3D code data:
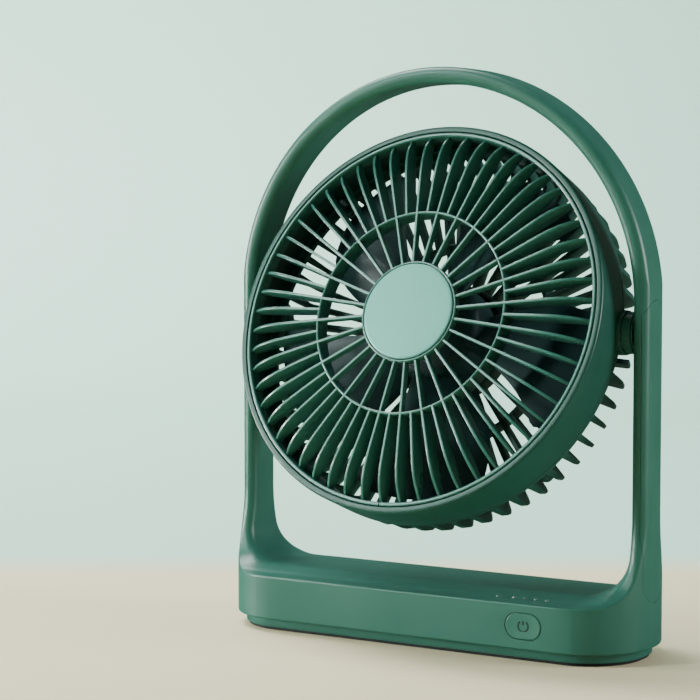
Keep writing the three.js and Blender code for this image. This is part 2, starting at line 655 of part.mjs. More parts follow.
function impellerBody() {
  const hub = solid(turned([
    [1.75, impeller.hubFront - 4], [19.6, impeller.hubFront - 4], [19.6, impeller.hubBack],
    [impeller.hubRadius - 1.4, impeller.hubBack], [impeller.hubRadius, impeller.hubBack + 2],
    [impeller.hubRadius, impeller.hubFront - 5], [impeller.hubRadius - 4, impeller.hubFront - 0.8],
    [impeller.hubRadius - 12, impeller.hubFront], [1.75, impeller.hubFront],
  ], 32));
  const inside = solid(disc(19.6, impeller.hubBack - 4, impeller.hubFront - 4, 32));
  const blades = Array.from({ length: impeller.blades }, (_, i) =>
    fanBlade(215 + (360 / impeller.blades) * i));
  return join(hub, blades.map((one) => cut(one, inside)));
}

const rotor = new THREE.Group();
fanBody.add(rotor);
rotor.add(meshOf("impeller", impellerBody(), bladeGreen));
rotor.add(meshOf("motor_shaft", solid(disc(impeller.shaftRadius, -13, 17.4, 20)), steel));
rotor.add(meshOf(
  "rotor_can",
  solid(turned([
    [1.75, 5.2], [18, 5.2], [18, -6.6], [19.2, -6.6], [19.2, 6.4], [5, 6.4], [5, 9.4], [1.75, 9.4],
  ], 28)),
  steel,
));
rotor.add(meshOf("magnet_ring", solid(ring(15.2, 17.7, -6, 4.6, 28)), black));
rotor.add(meshOf("impeller_nut", solid(ring(1.75, 3.6, impeller.hubFront + GAP, 17, 6)), steel));

const fan = new THREE.Group();
fan.add(stand, head);

export default fan;
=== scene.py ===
"""A rechargeable desk fan whose round head tilts in a D-shaped carrying frame, dressed around its CAD model.

The sizes of the frame and the head are millimetres. The stage, the lights and the camera are set in metres.
The head's pieces are made in the head's own frame, +Z along the fan's axis towards the front and +Y up, and
then placed at the fan's centre.
"""

import json
import math

import bmesh
import bpy
import numpy as np
from mathutils import Matrix, Vector


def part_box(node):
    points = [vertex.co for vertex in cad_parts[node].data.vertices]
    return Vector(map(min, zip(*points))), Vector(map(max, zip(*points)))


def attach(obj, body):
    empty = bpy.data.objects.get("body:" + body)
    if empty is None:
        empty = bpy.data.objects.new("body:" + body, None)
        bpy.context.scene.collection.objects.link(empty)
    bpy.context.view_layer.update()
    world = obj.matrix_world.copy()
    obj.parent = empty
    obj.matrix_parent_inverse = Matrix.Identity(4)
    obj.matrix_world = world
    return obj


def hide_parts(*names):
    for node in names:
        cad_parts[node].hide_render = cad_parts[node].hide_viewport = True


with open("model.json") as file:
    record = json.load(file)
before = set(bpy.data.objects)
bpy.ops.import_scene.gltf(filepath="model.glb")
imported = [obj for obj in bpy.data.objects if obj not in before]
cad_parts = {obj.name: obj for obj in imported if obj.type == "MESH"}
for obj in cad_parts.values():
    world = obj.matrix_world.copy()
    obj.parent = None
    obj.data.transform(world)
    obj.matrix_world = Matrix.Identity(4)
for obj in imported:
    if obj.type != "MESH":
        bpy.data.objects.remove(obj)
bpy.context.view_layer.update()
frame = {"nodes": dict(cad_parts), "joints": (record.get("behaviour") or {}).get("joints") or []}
MM = 0.001


def in_mm(node):
    """A CAD node's lowest and highest corners, in millimetres."""
    low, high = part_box(node)
    return low / MM, high / MM


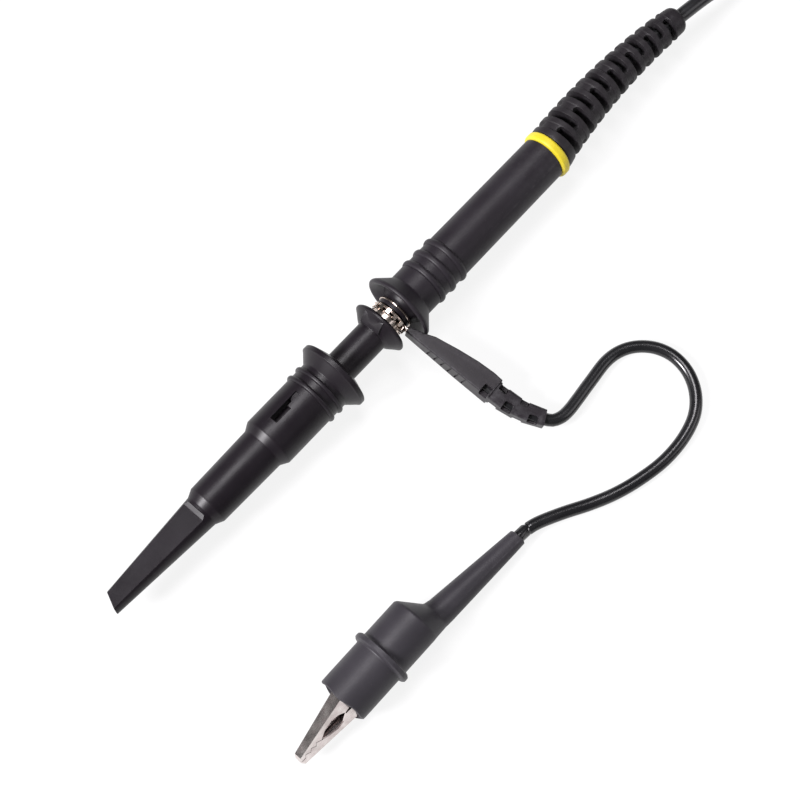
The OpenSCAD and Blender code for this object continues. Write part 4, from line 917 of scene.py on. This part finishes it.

▶ _Aim of the task_
Output nothing except the lines from the line with "const rotor = new THREE.Group();" through the line with "if empty is", copied exactly, end lines included.

▶ _Task output_
const rotor = new THREE.Group();
fanBody.add(rotor);
rotor.add(meshOf("impeller", impellerBody(), bladeGreen));
rotor.add(meshOf("motor_shaft", solid(disc(impeller.shaftRadius, -13, 17.4, 20)), steel));
rotor.add(meshOf(
  "rotor_can",
  solid(turned([
    [1.75, 5.2], [18, 5.2], [18, -6.6], [19.2, -6.6], [19.2, 6.4], [5, 6.4], [5, 9.4], [1.75, 9.4],
  ], 28)),
  steel,
));
rotor.add(meshOf("magnet_ring", solid(ring(15.2, 17.7, -6, 4.6, 28)), black));
rotor.add(meshOf("impeller_nut", solid(ring(1.75, 3.6, impeller.hubFront + GAP, 17, 6)), steel));

const fan = new THREE.Group();
fan.add(stand, head);

export default fan;
=== scene.py ===
"""A rechargeable desk fan whose round head tilts in a D-shaped carrying frame, dressed around its CAD model.

The sizes of the frame and the head are millimetres. The stage, the lights and the camera are set in metres.
The head's pieces are made in the head's own frame, +Z along the fan's axis towards the front and +Y up, and
then placed at the fan's centre.
"""

import json
import math

import bmesh
import bpy
import numpy as np
from mathutils import Matrix, Vector


def part_box(node):
    points = [vertex.co for vertex in cad_parts[node].data.vertices]
    return Vector(map(min, zip(*points))), Vector(map(max, zip(*points)))


def attach(obj, body):
    empty = bpy.data.objects.get("body:" + body)
    if empty is None:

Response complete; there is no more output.